REQUIRED TASK: Every line in the data below from the one containing "Write part 3" down to the one containing "it stands round the object.", both included, must be retyped exactly; no other line is to appear.

RECORDS TO PROCESS:
— begin —

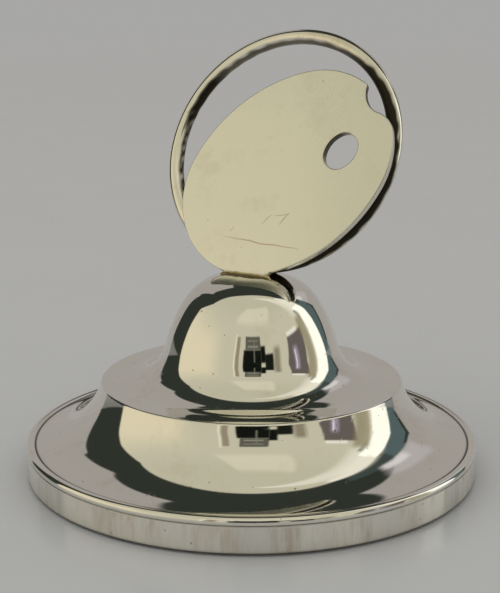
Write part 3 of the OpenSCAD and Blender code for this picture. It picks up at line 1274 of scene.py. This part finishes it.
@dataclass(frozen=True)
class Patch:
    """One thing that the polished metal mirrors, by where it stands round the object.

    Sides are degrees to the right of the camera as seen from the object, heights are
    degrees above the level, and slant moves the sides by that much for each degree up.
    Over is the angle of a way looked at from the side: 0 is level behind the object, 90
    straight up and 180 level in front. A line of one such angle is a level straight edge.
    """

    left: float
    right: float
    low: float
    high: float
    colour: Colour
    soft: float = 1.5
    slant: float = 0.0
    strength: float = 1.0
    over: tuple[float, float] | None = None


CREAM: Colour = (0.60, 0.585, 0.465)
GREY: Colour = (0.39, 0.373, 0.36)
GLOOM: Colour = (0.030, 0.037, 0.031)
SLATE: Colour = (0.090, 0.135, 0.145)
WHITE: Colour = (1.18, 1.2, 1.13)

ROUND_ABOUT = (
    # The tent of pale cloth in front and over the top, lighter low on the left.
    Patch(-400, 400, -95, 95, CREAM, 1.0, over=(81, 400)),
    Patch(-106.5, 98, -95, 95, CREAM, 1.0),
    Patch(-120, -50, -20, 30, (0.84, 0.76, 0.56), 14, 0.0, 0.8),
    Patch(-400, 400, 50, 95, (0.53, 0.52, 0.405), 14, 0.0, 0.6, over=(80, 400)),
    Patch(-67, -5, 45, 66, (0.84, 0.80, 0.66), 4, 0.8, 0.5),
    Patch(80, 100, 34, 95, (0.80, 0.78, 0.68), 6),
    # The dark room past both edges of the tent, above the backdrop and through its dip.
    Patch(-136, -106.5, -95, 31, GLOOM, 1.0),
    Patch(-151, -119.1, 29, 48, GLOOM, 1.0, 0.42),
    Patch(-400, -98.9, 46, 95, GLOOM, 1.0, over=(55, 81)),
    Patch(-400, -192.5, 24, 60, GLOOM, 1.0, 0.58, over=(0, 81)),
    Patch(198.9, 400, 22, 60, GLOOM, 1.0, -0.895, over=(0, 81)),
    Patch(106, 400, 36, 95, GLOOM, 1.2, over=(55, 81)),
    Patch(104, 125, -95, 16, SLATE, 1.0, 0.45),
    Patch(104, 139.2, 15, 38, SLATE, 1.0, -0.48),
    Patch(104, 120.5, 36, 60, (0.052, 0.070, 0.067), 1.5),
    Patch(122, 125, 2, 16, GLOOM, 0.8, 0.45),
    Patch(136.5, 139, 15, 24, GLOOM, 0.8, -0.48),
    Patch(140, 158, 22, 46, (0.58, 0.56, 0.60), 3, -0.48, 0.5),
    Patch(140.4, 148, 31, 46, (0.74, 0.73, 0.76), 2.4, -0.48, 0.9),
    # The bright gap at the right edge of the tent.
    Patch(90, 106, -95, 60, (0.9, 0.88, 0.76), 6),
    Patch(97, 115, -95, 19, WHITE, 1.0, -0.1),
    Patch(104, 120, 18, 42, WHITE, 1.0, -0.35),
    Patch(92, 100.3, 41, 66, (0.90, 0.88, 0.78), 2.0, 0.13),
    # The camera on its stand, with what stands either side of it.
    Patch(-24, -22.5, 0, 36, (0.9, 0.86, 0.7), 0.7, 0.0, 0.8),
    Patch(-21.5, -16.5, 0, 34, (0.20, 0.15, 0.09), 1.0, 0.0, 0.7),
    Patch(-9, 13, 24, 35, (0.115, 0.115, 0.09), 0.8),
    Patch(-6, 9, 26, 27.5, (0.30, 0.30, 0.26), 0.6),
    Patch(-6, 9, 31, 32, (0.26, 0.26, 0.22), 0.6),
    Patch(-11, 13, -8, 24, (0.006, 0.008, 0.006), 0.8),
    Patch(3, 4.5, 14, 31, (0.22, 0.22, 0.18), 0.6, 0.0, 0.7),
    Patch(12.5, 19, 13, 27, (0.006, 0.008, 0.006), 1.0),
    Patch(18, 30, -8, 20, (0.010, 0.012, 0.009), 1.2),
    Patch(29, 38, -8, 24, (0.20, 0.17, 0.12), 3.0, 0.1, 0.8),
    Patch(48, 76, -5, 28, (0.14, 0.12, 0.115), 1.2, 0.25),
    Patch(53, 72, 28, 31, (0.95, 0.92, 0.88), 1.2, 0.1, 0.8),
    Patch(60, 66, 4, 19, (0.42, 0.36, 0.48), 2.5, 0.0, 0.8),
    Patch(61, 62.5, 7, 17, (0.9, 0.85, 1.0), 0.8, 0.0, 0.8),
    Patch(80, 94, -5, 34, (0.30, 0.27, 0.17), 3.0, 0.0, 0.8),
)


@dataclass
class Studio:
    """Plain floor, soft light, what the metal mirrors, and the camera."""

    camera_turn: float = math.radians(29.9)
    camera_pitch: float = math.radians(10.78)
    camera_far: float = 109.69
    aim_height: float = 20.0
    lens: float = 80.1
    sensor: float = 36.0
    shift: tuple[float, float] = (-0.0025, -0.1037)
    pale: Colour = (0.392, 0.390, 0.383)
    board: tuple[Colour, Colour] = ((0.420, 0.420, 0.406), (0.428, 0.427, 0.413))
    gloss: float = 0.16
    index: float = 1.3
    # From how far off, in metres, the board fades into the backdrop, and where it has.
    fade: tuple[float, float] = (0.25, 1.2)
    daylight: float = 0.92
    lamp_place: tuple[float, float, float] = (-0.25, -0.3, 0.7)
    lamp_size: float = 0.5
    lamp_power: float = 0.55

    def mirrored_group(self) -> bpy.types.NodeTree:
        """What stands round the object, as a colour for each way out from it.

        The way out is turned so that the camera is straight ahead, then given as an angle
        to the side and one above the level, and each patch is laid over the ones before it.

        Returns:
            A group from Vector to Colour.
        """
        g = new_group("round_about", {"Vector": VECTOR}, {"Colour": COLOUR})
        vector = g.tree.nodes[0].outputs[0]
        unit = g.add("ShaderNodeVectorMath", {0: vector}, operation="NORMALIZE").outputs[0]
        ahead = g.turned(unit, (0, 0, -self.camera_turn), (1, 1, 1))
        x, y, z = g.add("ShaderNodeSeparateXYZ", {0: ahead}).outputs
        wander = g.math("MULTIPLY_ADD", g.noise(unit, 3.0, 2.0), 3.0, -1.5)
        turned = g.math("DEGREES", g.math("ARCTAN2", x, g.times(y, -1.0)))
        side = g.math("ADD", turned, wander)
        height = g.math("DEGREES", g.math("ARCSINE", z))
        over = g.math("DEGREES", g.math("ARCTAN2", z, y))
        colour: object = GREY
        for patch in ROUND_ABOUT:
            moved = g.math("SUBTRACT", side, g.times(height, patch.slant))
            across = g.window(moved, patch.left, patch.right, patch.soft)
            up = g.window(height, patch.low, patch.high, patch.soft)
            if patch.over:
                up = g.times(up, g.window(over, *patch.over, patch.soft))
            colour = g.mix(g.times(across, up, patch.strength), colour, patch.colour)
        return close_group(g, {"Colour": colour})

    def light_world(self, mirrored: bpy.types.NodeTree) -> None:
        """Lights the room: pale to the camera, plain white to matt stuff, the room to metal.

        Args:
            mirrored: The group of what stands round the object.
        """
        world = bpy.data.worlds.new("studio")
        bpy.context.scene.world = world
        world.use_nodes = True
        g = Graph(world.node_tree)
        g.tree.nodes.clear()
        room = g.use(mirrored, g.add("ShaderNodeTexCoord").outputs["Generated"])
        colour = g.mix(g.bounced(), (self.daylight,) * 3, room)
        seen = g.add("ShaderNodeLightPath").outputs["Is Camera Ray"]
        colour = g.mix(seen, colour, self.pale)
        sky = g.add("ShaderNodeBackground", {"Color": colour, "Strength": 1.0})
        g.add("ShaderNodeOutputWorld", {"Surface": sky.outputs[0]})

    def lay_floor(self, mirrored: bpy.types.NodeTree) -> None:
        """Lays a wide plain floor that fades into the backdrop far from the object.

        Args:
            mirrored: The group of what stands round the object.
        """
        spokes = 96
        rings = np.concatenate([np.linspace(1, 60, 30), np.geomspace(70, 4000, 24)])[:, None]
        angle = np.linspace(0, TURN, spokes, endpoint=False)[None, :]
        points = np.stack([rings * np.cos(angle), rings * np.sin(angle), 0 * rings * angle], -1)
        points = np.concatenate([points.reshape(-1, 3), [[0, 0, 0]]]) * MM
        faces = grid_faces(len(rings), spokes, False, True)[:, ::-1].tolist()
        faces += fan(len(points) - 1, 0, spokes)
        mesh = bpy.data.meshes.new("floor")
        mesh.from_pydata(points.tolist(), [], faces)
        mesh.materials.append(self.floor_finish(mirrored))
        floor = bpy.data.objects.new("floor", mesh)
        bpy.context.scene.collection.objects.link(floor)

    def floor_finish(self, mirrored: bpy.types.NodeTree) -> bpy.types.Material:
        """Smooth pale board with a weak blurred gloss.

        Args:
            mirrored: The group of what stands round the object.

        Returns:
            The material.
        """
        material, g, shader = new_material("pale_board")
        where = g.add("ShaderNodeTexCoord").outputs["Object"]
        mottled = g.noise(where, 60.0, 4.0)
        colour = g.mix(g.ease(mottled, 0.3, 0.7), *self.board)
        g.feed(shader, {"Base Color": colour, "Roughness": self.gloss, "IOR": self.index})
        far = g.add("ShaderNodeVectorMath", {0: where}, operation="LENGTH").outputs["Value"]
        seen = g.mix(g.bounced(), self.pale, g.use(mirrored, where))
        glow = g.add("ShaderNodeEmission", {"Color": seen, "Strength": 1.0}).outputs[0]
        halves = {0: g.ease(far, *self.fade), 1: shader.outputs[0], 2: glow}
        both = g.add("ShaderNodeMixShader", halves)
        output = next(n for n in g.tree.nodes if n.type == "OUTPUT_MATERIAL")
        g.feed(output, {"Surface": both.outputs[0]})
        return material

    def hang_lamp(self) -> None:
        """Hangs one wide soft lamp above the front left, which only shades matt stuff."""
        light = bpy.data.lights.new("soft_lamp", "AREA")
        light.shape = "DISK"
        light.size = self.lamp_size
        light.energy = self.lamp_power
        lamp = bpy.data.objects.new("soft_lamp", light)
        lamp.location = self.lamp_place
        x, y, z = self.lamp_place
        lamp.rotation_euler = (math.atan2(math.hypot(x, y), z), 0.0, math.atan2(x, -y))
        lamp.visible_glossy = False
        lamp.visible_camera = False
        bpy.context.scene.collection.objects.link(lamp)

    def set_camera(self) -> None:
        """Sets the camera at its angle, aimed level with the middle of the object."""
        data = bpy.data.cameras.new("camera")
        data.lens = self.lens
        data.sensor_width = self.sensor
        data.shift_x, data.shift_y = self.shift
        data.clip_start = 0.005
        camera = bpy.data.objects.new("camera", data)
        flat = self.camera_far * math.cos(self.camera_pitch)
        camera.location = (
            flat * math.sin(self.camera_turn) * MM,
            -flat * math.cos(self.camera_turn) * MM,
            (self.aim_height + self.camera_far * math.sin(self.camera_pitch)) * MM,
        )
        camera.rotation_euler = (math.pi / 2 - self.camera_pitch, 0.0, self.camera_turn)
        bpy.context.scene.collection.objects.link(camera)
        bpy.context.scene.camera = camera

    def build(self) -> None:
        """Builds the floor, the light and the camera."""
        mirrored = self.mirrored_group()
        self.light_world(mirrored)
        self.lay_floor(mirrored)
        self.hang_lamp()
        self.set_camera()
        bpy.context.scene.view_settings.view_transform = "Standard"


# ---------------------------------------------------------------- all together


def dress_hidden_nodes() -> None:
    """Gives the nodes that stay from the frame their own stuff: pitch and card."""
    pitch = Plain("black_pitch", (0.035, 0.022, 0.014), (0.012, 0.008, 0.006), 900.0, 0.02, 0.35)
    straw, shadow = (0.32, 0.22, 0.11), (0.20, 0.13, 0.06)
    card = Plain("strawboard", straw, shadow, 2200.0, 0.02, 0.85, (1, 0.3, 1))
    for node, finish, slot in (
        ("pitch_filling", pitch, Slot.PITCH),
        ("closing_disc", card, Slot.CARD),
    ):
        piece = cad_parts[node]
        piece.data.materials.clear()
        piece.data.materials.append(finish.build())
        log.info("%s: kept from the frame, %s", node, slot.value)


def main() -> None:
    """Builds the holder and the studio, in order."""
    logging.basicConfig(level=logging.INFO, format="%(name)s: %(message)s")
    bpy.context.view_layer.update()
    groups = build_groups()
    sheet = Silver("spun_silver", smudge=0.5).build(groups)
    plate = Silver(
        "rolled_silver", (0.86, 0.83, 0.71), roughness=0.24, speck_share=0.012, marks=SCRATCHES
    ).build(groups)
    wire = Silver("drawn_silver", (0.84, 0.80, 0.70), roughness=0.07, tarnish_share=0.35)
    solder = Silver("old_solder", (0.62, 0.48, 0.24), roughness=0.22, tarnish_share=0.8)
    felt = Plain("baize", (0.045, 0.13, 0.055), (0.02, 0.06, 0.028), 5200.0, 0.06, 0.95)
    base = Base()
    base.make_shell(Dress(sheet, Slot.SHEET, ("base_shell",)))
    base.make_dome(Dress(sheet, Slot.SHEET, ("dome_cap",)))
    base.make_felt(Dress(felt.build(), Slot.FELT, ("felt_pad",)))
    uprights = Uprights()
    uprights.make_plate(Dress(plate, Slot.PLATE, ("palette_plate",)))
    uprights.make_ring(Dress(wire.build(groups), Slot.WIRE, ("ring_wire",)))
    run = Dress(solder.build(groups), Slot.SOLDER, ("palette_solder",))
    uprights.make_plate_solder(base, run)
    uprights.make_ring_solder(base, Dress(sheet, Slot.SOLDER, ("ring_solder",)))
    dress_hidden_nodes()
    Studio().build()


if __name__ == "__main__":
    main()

— end —
— begin —

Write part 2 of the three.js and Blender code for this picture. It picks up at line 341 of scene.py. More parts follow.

— end —

RESULT OF THIS EXERCISE:
Write part 3 of the OpenSCAD and Blender code for this picture. It picks up at line 1274 of scene.py. This part finishes it.
@dataclass(frozen=True)
class Patch:
    """One thing that the polished metal mirrors, by where it stands round the object.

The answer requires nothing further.